Professional ratings
Review scores
| Source | Rating |
| AllMusic |  |
| CMCentral |  |
| Cross Rhythms |  |
| Indie Vision Music |  |
| The Christian Manifesto | 4/5 |
| Jesus Freak Hideout |  |

===Commercial===
Rebel has been a commercial success, having sold over 15,000 copies shortly after its release (9,800 copies in its first week and 5,600 copies in its second week of release, excluding digital downloads) and debuting on eight Billboard music charts. The album debuted at No 60 on the Billboard 200 albums chart and is the first Lecrae album to do so. Rebel also debuted at No 1 on the Top Gospel Albums chart, outperforming his previous album, After the Music Stops, which only managed to peak at No 5 throughout its 100-week run on the chart. The album remained at the No 1 spot on the Top Gospel Albums chart for a second week, and was the first hip hop album to ever reach No. 1 on the chart. Rebel debuted at No 2 on Billboards Top Christian Albums and Top Christian & Gospel Albums charts, respectively. The album secured the No 10 spot on the Top Independent Albums chart and held the No 15 spots equally on the Top Digital Albums and Top Internet Albums charts. Rebel also achieved a lower peak position of No 61 on the Billboard Comprehensive Albums chart.
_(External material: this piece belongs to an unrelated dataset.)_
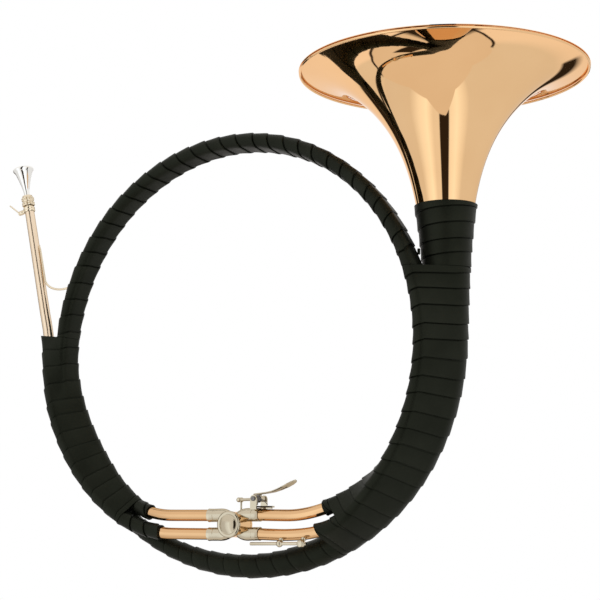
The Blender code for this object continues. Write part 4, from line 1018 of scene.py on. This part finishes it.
def make_lever():
    shape = bmesh.new()
    barrel = axis_matrix(LEVER_HINGE, (0, 1, 0))
    add_filleted(shape, (
        (1.7, -6.2), (2.5, -6.2), (2.5, -3.4), (2.2, -3.1), (2.2, 2.6), (2.5, 2.9), (2.5, 8.0),
        (2.7, 8.4), (2.7, 10.8), (2.5, 11.2), (1.7, 11.2), (1.7, -6.2)), 0.2, barrel)
    stations = np.array(((28.6, -145.6, 3.0), (30.0, -145.35, 4.4), (36.0, -144.9, 5.6),
                         (44.0, -144.1, 7.6), (51.0, -142.9, 10.2), (58.0, -140.7, 12.8),
                         (65.0, -138.0, 14.5), (70.0, -135.7, 14.3), (73.5, -134.0, 11.6),
                         (75.3, -133.1, 7.6), (75.9, -132.8, 3.0)))
    rings = []
    for share in np.linspace(0, len(stations) - 1, 61):
        x, z, width = (np.interp(share, range(len(stations)), stations[:, axis]) for axis in range(3))
        rings.append([np.array((x, 2.5 + across, z + up - 0.06 * abs(across))) * MM
                      for across, up in superellipse(width, 1.7, 28)])
    add_rings(shape, rings)
    rings = []
    for height, half in ((-147.9, 1.6), (-147.0, 1.7), (-146.0, 2.0), (-145.2, 2.6)):
        rings.append([np.array((34 + across * half / 1.6, 4.6 + depth, height)) * MM
                      for across, depth in superellipse(3.2, 2.8, 20)])
    add_rings(shape, rings)
    arm = bezier((32.0, 8.6, -150), (24, 11.4, -150), (9, 18.3, -150), (-0.9, 18.3, -150), 24)
    add_rings(shape, [[point * MM + np.array((0, across, up)) * MM
                       for across, up in superellipse(2.0, 2.9, 20)] for point in arm])
    add_filleted(shape, (
        (0, 16.0), (1.5, 16.1), (2.3, 16.9), (2.5, 18.2), (2.2, 19.6), (1.4, 20.2), (1.0, 20.5),
        (1.0, 24.2), (0.8, 24.5), (0, 24.5)), 0.5,
        axis_matrix((LINK_X, 0, -150 * MM), (0, 1, 0)), sides=32)
    make_piece("thumb_paddle", shape, "thumb_lever")
    shape = bmesh.new()
    add_filleted(shape, (
        (0, -9.35), (0.5, -9.35), (0.5, -9.8), (1.9, -9.8), (2.4, -9.3), (2.4, -8.4), (1.4, -8.4),
        (1.4, 14.2), (0, 14.2)), 0.15, barrel)
    make_piece("hinge_screw", shape, "hinge_rod")


make_lever()


def make_spring():
    """Torsion spring: five turns round the barrel, with two legs that lean on the saddle."""
    points = []
    steps = 32
    for step in range(SPRING_TURNS * steps + 1):
        angle = 2 * math.pi * step / steps
        points.append(LEVER_HINGE + np.array((
            SPRING_RADIUS * math.cos(angle), SPRING_START_Y + SPRING_PITCH * step / steps,
            SPRING_RADIUS * math.sin(angle))))
    foot = points[0] + np.array((0.3, 0, -6.2)) * MM
    tip = points[-1] + np.array((6.5, 0.4, -5.6)) * MM
    curve = bpy.data.curves.new("wound_spring", "CURVE")
    curve.dimensions = "3D"
    curve.bevel_depth = SPRING_WIRE
    curve.bevel_resolution = 4
    curve.use_fill_caps = True
    curve.resolution_u = 3
    spline = curve.splines.new("POLY")
    spline.points.add(len(points) + 1)
    for place, point in zip(spline.points, [foot] + points + [tip]):
        place.co = (*point, 1)
    curve.materials.append(STEEL)
    obj = linked("wound_spring", curve)
    obj.location = CENTRE
    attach(obj, BODY)
    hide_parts("return_spring")


make_spring()


def make_rod_group():
    shape = bmesh.new()
    add_filleted(shape, (
        (0, 0), (1.35, 0), (1.6, 0.3), (1.6, 62.7), (1.35, 63), (0, 63)), 0.2,
        axis_matrix(ROD_START, (1, 0, 0)))
    make_piece("finger_rod", shape, "sliding_rod")
    branch_rows = MAIN_PATH[:PATH_STEPS * len(LOWER_RIGHT)]
    for node, x in BALL_X.items():
        ball = np.array((x, *ROD_START[1:]))
        row = branch_rows[np.argmin(np.abs(branch_rows[:, 0] - x))]
        way = row[:3] - ball
        way[0] = 0
        reach = np.linalg.norm(way) - TUBE_RADIUS
        profile = [(BALL_RADIUS * math.sin(math.pi * step / 22),
                    -BALL_RADIUS * math.cos(math.pi * step / 22)) for step in range(20)]
        for step in range(9):
            angle = math.radians(150 - 15 * step)
            profile.append((2.6 * MM * math.sin(angle), reach + (2.0 * math.cos(angle) - 0.4) * MM))
        profile += [(2.6 * MM, reach + 0.9 * MM), (0, reach + 0.9 * MM)]
        shape = bmesh.new()
        add_turned(shape, profile, axis_matrix(ball, way), 48)
        make_piece(node + "_turned", shape, node)
    shape = bmesh.new()
    add_filleted(shape, (
        (0, 1.9), (0.9, 1.9), (0.9, 3.7), (3.0, 3.7), (3.3, 4.0), (3.3, 4.7), (2.9, 5.05),
        (0.9, 5.4), (0, 5.4)), 0.2,
        axis_matrix((BALL_X["right_ball_post"], *ROD_START[1:]), (0, -1, 0)))
    make_piece("rod_screw_head", shape, "rod_clamp_screw")


make_rod_group()


def bevelled(name, node, width):
    """A carried-over solid whose edges are softened."""
    source = frame["nodes"][node]
    shape = bmesh.new()
    shape.from_mesh(source.data)
    weld(shape)
    bmesh.ops.dissolve_limit(shape, angle_limit=math.radians(0.6), verts=shape.verts,
                             edges=shape.edges)
    bmesh.ops.translate(shape, verts=shape.verts, vec=-CENTRE)
    obj = make_piece(name, shape, node)
    bevel = obj.modifiers.new("soft_edges", "BEVEL")
    bevel.width = width
    bevel.segments = 2
    bevel.limit_method = "ANGLE"
    bevel.angle_limit = math.radians(35)
    bevel.harden_normals = False


for name, node, width in (
        ("saddle_bracket", "lever_saddle", 0.18), ("link_bar", "link_rod", 0.12),
        ("stop_crank", "stop_arm", 0.12), ("crank_screw", "stop_screw", 0.12),
        ("rest_cork", "rest_bumper", 0.15), ("pressed_cork", "pressed_bumper", 0.15),
        ("knotted_thong", "leather_thong", 0.6)):
    bevelled(name, node, width * MM)


# Studio: pale floor, soft lamps and the photograph's camera

# What the metal sees: colours by bearing round the horn, in degrees from +X towards +Y. The
# camera stands at -57. The table's edge is (bearing, degrees above level), and the dark
# gaps are (first bearing, last bearing, lowest, highest). Where the ceiling starts and the
# height of the table's dark rim are shares of 90 degrees, the rim's bearings of a full turn.
DARK = (0.030, 0.022, 0.015)
TABLE = (0.86, 0.80, 0.74)
CEILING = (1.0, 0.98, 0.95)
WALLS = ((-180, 0.84, 0.83, 0.82), (-142, 0.86, 0.85, 0.83), (-126, 1.12, 1.16, 1.18),
         (-108, 1.28, 1.34, 1.36), (-92, 0.98, 0.97, 0.95), (-78, 0.98, 0.97, 0.95),
         (-76, *DARK), (-54, *DARK), (-52, 1.10, 1.12, 1.12), (-34, 1.24, 1.30, 1.32),
         (-14, 1.0, 1.0, 0.98), (-6, 0.86, 0.85, 0.83), (95, 0.86, 0.85, 0.83),
         (102, 1.05, 1.0, 0.98), (147, 1.08, 1.02, 1.0), (152, 0.88, 0.87, 0.85))
TABLE_EDGE = ((-180, -48), (-144, -57), (-106, -57), (-78, -49), (-61, -47.5), (-53, -52),
              (-35, -65), (0, -69), (30, -72), (60, -66), (91, -57), (105, -47), (112, -40),
              (119, -40), (126, -43), (147, -49), (165, -50), (179, -48))
CEILING_START = 0.16
RIM_HEIGHT = 0.014
RIM_BEARINGS = (0.75, 0.99)
GAPS = ((98, 102.5, -21, 14), (-76, -54, 8, 58), (151, 166, -22, 14), (170, 173, -48, 14),
        (110, 121, -60, -24), (109, 146, -67, -58))


def make_floor():
    """A pale floor; metal sees the table drawn in the world instead of it."""
    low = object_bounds()[0]
    shape = bmesh.new()
    bmesh.ops.create_grid(shape, x_segments=2, y_segments=2, size=FLOOR_REACH)
    floor = linked_mesh("studio_floor", shape)
    floor.location = (0, 0, low[2] - FLOOR_DROP)
    material, tree, shader = new_material("pale_floor")
    tone = ramp(tree, noise(tree, 6.0, 3.0), (0.3, (0.80, 0.80, 0.80)), (0.7, (0.86, 0.86, 0.86)))
    set_inputs(shader, Base_Color=tone, Roughness=0.8)
    choice = add_node(tree, "MixShader", Fac=add_node(tree, "LightPath").outputs["Is Glossy Ray"])
    feed(choice.inputs[1], shader.outputs["BSDF"])
    feed(choice.inputs[2], add_node(tree, "BsdfTransparent").outputs["BSDF"])
    set_inputs(tree.nodes["Material Output"], Surface=choice.outputs["Shader"])
    floor.data.materials.append(material)


def maths(tree, operation, *values):
    node = add_node(tree, "Math")
    node.operation = operation
    node.use_clamp = operation == "MULTIPLY"
    for socket, value in zip(node.inputs, values):
        feed(socket, value)
    return node.outputs["Value"]


def inside(tree, value, low, high, soft):
    """1 between two values and 0 outside them, with soft edges."""
    sides = [add_node(tree, "MapRange", Value=value, From_Min=edge - step, From_Max=edge + step)
             for edge, step in ((low, soft), (high, -soft))]
    return maths(tree, "MULTIPLY", *(side.outputs["Result"] for side in sides))


def bearing_ramp(tree, bearing, rows):
    """Colours by bearing, from (degrees, red, green, blue) rows."""
    return ramp(tree, bearing, *((row[0] / 360 + 0.5, row[1:]) for row in rows))


def make_world():
    """White behind the horn; metal sees a pale room and a table, with a few dark gaps."""
    world = bpy.data.worlds.new("studio")
    bpy.context.scene.world = world
    world.use_nodes = True
    tree = world.node_tree
    rays = add_node(tree, "LightPath").outputs
    place = add_node(tree, "TexCoord").outputs["Generated"]
    way = add_node(tree, "SeparateXYZ", Vector=place).outputs
    angle = maths(tree, "ARCTAN2", way["Y"], way["X"])
    bearing = maths(tree, "ADD", maths(tree, "DIVIDE", angle, 2 * math.pi), 0.5)
    height = maths(tree, "DIVIDE", maths(tree, "ARCSINE", way["Z"]), math.pi / 2)
    walls = bearing_ramp(tree, bearing, WALLS)
    limit = bearing_ramp(tree, bearing,
                         [(degrees, *(1 + level / 90,) * 3) for degrees, level in TABLE_EDGE])
    above = maths(tree, "SUBTRACT", maths(tree, "ADD", height, 1.0), limit)
    room = mixed(tree, inside(tree, height, CEILING_START, 2.0, 0.06), walls, CEILING)
    room = mixed(tree, inside(tree, above, -2.0, 0.0, 0.004), room, TABLE)
    rim = maths(tree, "MULTIPLY", inside(tree, above, 0.0, RIM_HEIGHT, 0.003),
                inside(tree, bearing, *RIM_BEARINGS, 0.006))
    gaps = [rim] + [maths(tree, "MULTIPLY",
                          inside(tree, bearing, left / 360 + 0.5, right / 360 + 0.5, 0.002),
                          inside(tree, height, low / 90, high / 90, 0.008))
                    for left, right, low, high in GAPS]
    for gap in gaps:
        room = mixed(tree, gap, room, DARK)
    soft = mixed(tree, rays["Is Glossy Ray"], FILL_LIGHT, room)
    shown = mixed(tree, rays["Is Camera Ray"], soft, (1.0, 1.0, 1.0))
    set_inputs(tree.nodes["Background"], Color=shown)


def make_lamp(name, place, size, power):
    light = bpy.data.lights.new(name, "AREA")
    light.shape = "RECTANGLE"
    light.size, light.size_y = size
    light.energy = power
    lamp = linked(name, light)
    lamp.location = place
    lamp.visible_glossy = False
    middle = Vector((0, 0, -0.2))
    lamp.rotation_euler = (Vector(place) - middle).to_track_quat("Z", "Y").to_euler()


def make_camera():
    data = bpy.data.cameras.new("photo_camera")
    data.sensor_width = CAMERA_SENSOR
    data.lens = CAMERA_LENS
    camera = linked("photo_camera", data)
    level = math.cos(CAMERA_ELEVATION)
    back = Vector((math.sin(CAMERA_AZIMUTH) * level, -math.cos(CAMERA_AZIMUTH) * level,
                   math.sin(CAMERA_ELEVATION)))
    camera.location = CENTRE + CAMERA_PLACE
    camera.rotation_euler = back.to_track_quat("Z", "Y").to_euler()
    bpy.context.scene.camera = camera


make_floor()
make_world()
make_lamp("key_lamp", (0.6, -1.6, 1.1), (1.2, 0.9), 14)
make_lamp("side_lamp", (-1.6, -0.9, 0.3), (0.9, 1.2), 7)
make_lamp("top_lamp", (0.1, 0.6, 1.5), (1.2, 1.2), 7)
make_camera()
bpy.context.scene.view_settings.view_transform = "Standard"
According to the Nielsen SoundScan, a project specializing in the statistics of album sales, Rebel was the highest-selling Christian rap album in the weeks following its release. Rebel also maintained a six-week run on the iTunes Store's Top 10 most sold albums chart.

==Track listing==

| No. | Title | Music | Producer(s) | Length |
|---|---|---|---|---|
| 1. | "Rebel Intro" |  | Joseph Prielozny and G-Styles | 3:06 |
| 2. | "Don't Waste Your Life" (featuring Cam and Dwayne Tryumf) |  | Dion (DFREE) Burroughs | 4:05 |
| 3. | "Go Hard" (featuring Tedashii) |  | Kadence for ATP | 4:57 |
| 4. | "Identity" (featuring Da' T.R.U.T.H. and J.R.) |  | G-Styles | 3:45 |
| 5. | "Indwelling Sin" |  | Dion (DFREE) Burroughs | 3:45 |
| 6. | "Breathin' to Death" |  | G-Styles | 4:07 |
| 7. | "Truth" |  | Teddy P | 4:49 |
| 8. | "Desperate" (featuring Cam) |  | G-Styles | 4:43 |
| 9. | "Change" | Bobby Taylor for 778 Music Group | Lecrae | 4:06 |
| 10. | "Fall Back" (featuring Trip Lee) |  | G-Styles | 4:27 |
| 11. | "Live Free" (featuring Sho Baraka and Jai) |  | J.R. | 4:26 |
| 12. | "Got Paper" |  | K-Drama | 4:20 |
| 13. | "I'm a Saint" |  | G-Styles | 4:21 |
| 14. | "The Bride" |  | Battle Axe for Sixth Sense Music Productions | 4:20 |
| 15. | "Beautiful Feet" (featuring Dawntoya) |  | J.R. | 4:38 |
| Total length: |  |  |  | 64:02 |

==Charts==

| Chart | Position |
|---|---|
| U.S. Billboard 200 | 60 |
| U.S. Billboard Top Gospel Albums | 1 |
| U.S. Billboard Top Christian Albums | 2 |
| U.S. Billboard Top Christian & Gospel Albums | 2 |
| U.S. Billboard Top Independent Albums | 10 |
| U.S. Billboard Top Digital Albums | 15 |
| U.S. Billboard Top Internet Albums | 15 |
| U.S. Billboard Comprehensive Albums | 61 |

==Release history==

| Region | Date | Format | Label |
| United States | September 30, 2008 | CD, digital download | Reach Records |
| United Kingdom | October 24, 2008 | CD |

==Awards==

The album was nominated for a Dove Award for Rap/Hip-Hop Album of the Year at the 40th GMA Dove Awards.